— Begin Source data —

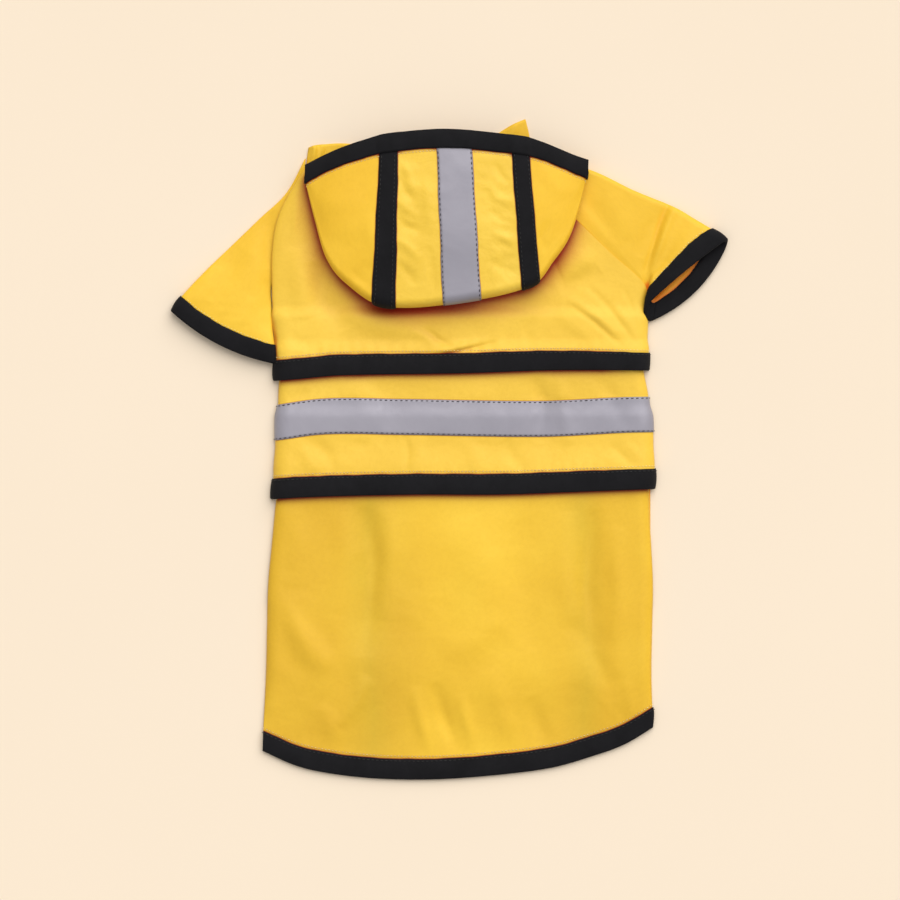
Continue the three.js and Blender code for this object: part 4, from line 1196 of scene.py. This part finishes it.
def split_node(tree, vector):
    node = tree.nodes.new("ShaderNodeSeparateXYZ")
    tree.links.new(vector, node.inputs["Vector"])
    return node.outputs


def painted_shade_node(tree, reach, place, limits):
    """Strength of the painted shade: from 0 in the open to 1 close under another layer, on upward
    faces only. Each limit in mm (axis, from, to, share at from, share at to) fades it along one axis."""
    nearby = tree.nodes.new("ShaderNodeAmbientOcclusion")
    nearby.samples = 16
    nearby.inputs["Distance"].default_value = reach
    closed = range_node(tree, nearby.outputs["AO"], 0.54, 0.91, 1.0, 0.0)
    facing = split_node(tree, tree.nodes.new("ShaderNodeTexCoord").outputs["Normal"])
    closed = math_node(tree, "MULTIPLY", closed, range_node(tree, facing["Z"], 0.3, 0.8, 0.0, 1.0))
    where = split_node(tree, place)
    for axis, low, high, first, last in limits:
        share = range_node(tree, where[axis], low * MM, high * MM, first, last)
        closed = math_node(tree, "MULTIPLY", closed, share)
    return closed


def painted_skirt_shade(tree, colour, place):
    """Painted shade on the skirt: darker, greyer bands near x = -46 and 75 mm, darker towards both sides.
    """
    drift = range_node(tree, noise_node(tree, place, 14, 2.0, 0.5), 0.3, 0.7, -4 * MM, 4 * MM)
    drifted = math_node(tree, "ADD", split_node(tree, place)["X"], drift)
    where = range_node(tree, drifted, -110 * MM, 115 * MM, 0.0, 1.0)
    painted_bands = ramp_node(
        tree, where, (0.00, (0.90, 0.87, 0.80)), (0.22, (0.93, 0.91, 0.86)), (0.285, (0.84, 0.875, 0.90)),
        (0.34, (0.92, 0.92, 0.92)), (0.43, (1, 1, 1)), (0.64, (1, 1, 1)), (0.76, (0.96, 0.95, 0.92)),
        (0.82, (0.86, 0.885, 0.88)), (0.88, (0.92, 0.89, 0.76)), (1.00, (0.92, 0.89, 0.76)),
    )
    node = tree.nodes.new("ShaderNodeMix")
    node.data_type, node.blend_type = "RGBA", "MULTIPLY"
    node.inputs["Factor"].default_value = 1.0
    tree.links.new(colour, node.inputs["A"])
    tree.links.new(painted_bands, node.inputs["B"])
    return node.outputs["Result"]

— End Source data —

» **What the exercise asks**:
Extract the complete listing verbatim.

» **Reply to the task**:
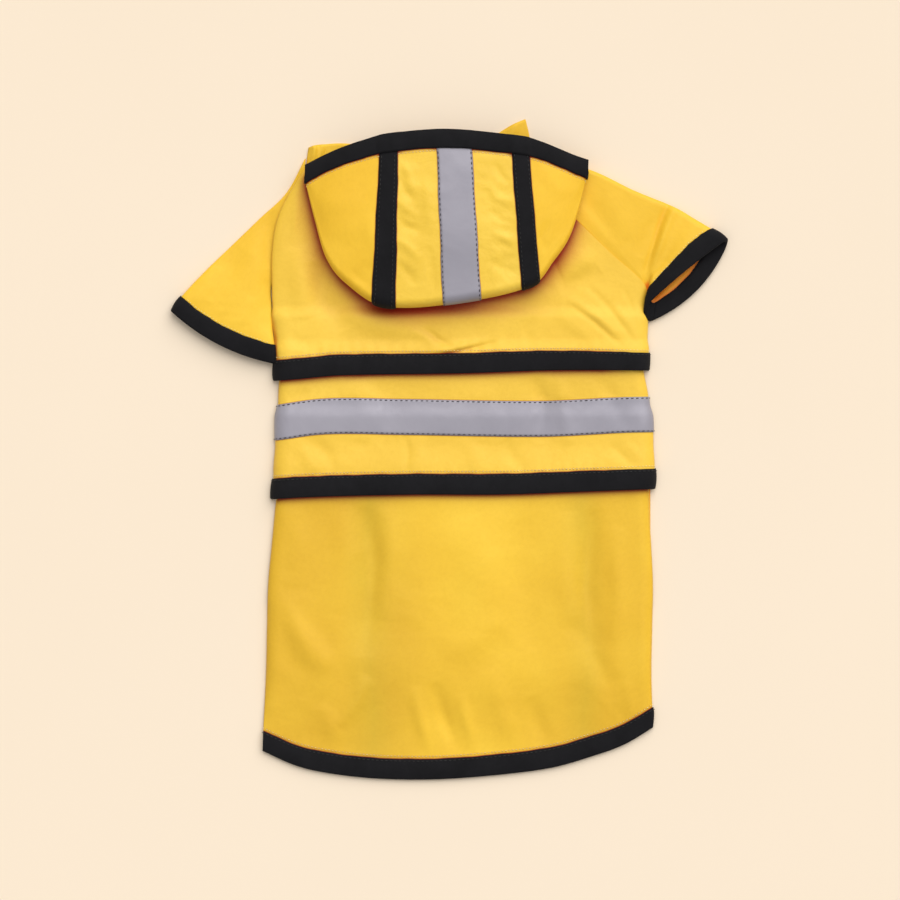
Continue the three.js and Blender code for this object: part 4, from line 1196 of scene.py. This part finishes it.
def split_node(tree, vector):
    node = tree.nodes.new("ShaderNodeSeparateXYZ")
    tree.links.new(vector, node.inputs["Vector"])
    return node.outputs


def painted_shade_node(tree, reach, place, limits):
    """Strength of the painted shade: from 0 in the open to 1 close under another layer, on upward
    faces only. Each limit in mm (axis, from, to, share at from, share at to) fades it along one axis."""
    nearby = tree.nodes.new("ShaderNodeAmbientOcclusion")
    nearby.samples = 16
    nearby.inputs["Distance"].default_value = reach
    closed = range_node(tree, nearby.outputs["AO"], 0.54, 0.91, 1.0, 0.0)
    facing = split_node(tree, tree.nodes.new("ShaderNodeTexCoord").outputs["Normal"])
    closed = math_node(tree, "MULTIPLY", closed, range_node(tree, facing["Z"], 0.3, 0.8, 0.0, 1.0))
    where = split_node(tree, place)
    for axis, low, high, first, last in limits:
        share = range_node(tree, where[axis], low * MM, high * MM, first, last)
        closed = math_node(tree, "MULTIPLY", closed, share)
    return closed


def painted_skirt_shade(tree, colour, place):
    """Painted shade on the skirt: darker, greyer bands near x = -46 and 75 mm, darker towards both sides.
    """
    drift = range_node(tree, noise_node(tree, place, 14, 2.0, 0.5), 0.3, 0.7, -4 * MM, 4 * MM)
    drifted = math_node(tree, "ADD", split_node(tree, place)["X"], drift)
    where = range_node(tree, drifted, -110 * MM, 115 * MM, 0.0, 1.0)
    painted_bands = ramp_node(
        tree, where, (0.00, (0.90, 0.87, 0.80)), (0.22, (0.93, 0.91, 0.86)), (0.285, (0.84, 0.875, 0.90)),
        (0.34, (0.92, 0.92, 0.92)), (0.43, (1, 1, 1)), (0.64, (1, 1, 1)), (0.76, (0.96, 0.95, 0.92)),
        (0.82, (0.86, 0.885, 0.88)), (0.88, (0.92, 0.89, 0.76)), (1.00, (0.92, 0.89, 0.76)),
    )
    node = tree.nodes.new("ShaderNodeMix")
    node.data_type, node.blend_type = "RGBA", "MULTIPLY"
    node.inputs["Factor"].default_value = 1.0
    tree.links.new(colour, node.inputs["A"])
    tree.links.new(painted_bands, node.inputs["B"])
    return node.outputs["Result"]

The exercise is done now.